- OBJECTIVE -
Copy the lines below verbatim, but only from the line containing "for body, members" through the end of the data.
########
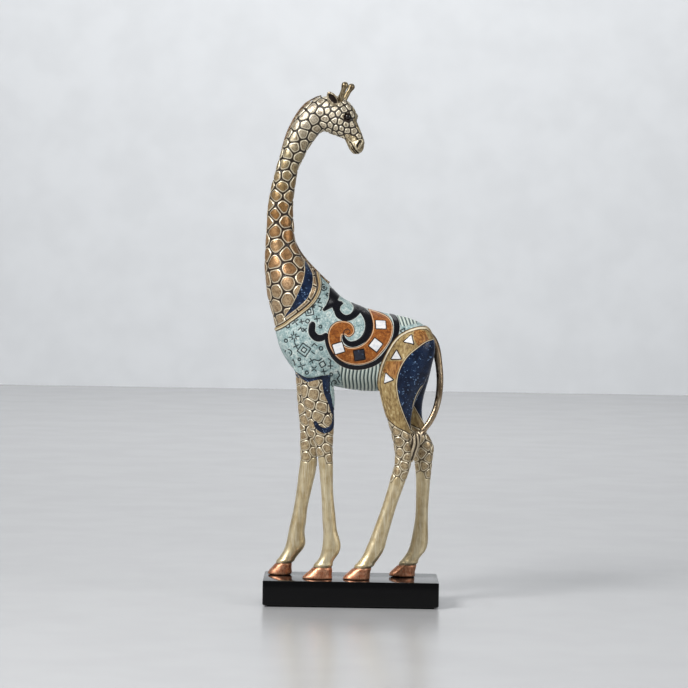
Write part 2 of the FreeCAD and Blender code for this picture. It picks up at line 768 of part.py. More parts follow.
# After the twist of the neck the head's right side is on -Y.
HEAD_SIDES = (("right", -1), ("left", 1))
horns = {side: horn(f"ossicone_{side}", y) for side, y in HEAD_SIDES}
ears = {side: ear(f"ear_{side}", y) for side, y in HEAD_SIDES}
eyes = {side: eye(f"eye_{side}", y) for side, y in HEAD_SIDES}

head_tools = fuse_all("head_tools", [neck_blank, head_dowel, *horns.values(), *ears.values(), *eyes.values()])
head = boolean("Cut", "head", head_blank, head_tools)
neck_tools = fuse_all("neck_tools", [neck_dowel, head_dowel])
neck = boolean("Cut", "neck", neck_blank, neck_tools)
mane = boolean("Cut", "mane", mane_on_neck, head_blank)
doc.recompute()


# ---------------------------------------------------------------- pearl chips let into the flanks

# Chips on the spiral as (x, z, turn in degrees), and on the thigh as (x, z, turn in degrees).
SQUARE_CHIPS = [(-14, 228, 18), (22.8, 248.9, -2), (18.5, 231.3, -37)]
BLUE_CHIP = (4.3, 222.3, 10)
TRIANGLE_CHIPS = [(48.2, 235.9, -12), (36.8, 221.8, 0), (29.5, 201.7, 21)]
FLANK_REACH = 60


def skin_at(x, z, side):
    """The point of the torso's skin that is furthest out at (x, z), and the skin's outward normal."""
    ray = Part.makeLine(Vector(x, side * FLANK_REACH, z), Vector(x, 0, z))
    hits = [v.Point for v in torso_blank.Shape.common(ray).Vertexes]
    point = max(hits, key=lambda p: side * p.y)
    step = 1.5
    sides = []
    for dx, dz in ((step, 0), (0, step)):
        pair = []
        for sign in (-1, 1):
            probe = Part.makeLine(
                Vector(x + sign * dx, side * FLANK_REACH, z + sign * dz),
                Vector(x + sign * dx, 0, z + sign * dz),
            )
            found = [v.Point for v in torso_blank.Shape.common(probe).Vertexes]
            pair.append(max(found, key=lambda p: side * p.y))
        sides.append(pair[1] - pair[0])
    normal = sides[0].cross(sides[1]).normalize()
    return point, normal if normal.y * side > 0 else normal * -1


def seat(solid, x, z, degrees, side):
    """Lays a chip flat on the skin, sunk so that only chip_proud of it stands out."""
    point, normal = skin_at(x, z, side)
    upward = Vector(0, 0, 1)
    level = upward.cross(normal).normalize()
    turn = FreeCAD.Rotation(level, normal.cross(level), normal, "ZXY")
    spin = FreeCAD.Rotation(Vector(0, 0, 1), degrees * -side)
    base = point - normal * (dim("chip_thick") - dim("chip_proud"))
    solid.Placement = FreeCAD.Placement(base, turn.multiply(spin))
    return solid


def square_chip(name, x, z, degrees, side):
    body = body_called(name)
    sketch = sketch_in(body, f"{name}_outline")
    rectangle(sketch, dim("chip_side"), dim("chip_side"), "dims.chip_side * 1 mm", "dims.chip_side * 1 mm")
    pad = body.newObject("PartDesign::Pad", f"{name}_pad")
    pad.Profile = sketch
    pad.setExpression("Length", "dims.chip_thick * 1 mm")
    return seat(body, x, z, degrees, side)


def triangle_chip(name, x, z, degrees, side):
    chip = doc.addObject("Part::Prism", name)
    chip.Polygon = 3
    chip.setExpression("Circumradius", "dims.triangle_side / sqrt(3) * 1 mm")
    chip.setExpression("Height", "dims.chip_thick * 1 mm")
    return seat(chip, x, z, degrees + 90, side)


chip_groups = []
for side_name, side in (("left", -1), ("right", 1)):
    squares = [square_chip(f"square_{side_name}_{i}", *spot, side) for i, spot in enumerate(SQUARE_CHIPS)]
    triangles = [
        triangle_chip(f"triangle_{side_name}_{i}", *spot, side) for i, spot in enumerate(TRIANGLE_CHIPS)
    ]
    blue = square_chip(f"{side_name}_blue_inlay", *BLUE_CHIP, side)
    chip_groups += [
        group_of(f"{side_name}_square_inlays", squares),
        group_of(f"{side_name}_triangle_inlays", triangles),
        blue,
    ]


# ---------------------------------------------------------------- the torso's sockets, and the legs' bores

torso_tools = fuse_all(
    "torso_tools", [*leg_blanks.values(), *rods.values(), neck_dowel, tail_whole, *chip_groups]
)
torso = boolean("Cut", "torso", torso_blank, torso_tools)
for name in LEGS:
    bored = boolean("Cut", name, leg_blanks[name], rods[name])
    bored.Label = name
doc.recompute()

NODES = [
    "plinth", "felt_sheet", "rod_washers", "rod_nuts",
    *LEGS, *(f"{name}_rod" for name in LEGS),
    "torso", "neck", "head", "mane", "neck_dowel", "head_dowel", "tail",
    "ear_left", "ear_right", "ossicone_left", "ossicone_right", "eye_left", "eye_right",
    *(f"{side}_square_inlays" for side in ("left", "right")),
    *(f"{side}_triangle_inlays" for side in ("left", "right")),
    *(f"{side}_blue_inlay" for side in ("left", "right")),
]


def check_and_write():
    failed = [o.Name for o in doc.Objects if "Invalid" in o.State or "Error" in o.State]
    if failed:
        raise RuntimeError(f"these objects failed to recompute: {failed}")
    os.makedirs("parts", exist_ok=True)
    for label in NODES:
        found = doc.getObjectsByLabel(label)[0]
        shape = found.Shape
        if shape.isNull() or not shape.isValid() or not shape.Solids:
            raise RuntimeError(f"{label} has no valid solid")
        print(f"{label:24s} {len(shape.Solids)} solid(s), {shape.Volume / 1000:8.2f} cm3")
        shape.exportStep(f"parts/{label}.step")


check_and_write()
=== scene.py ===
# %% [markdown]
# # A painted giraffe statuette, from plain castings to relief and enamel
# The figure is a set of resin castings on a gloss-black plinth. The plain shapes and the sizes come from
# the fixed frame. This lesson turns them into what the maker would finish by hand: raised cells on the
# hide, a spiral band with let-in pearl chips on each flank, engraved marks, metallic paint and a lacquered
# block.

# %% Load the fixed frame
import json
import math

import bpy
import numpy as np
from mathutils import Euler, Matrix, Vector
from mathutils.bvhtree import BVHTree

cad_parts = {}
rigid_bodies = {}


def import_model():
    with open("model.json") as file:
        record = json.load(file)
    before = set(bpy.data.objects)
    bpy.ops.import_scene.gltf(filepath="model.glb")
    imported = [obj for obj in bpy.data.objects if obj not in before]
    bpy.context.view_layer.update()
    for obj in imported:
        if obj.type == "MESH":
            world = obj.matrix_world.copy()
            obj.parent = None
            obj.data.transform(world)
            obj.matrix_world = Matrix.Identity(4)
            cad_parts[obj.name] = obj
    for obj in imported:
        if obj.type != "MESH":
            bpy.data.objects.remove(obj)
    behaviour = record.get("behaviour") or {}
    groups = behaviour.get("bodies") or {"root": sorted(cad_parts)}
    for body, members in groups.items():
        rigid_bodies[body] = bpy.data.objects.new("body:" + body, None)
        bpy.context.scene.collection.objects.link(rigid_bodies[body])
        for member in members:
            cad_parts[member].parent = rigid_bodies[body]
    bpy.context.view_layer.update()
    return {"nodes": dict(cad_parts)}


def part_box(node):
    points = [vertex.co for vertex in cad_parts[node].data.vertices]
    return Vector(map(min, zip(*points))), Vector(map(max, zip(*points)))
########
- CORRECT RESULT -
    for body, members in groups.items():
        rigid_bodies[body] = bpy.data.objects.new("body:" + body, None)
        bpy.context.scene.collection.objects.link(rigid_bodies[body])
        for member in members:
            cad_parts[member].parent = rigid_bodies[body]
    bpy.context.view_layer.update()
    return {"nodes": dict(cad_parts)}


def part_box(node):
    points = [vertex.co for vertex in cad_parts[node].data.vertices]
    return Vector(map(min, zip(*points))), Vector(map(max, zip(*points)))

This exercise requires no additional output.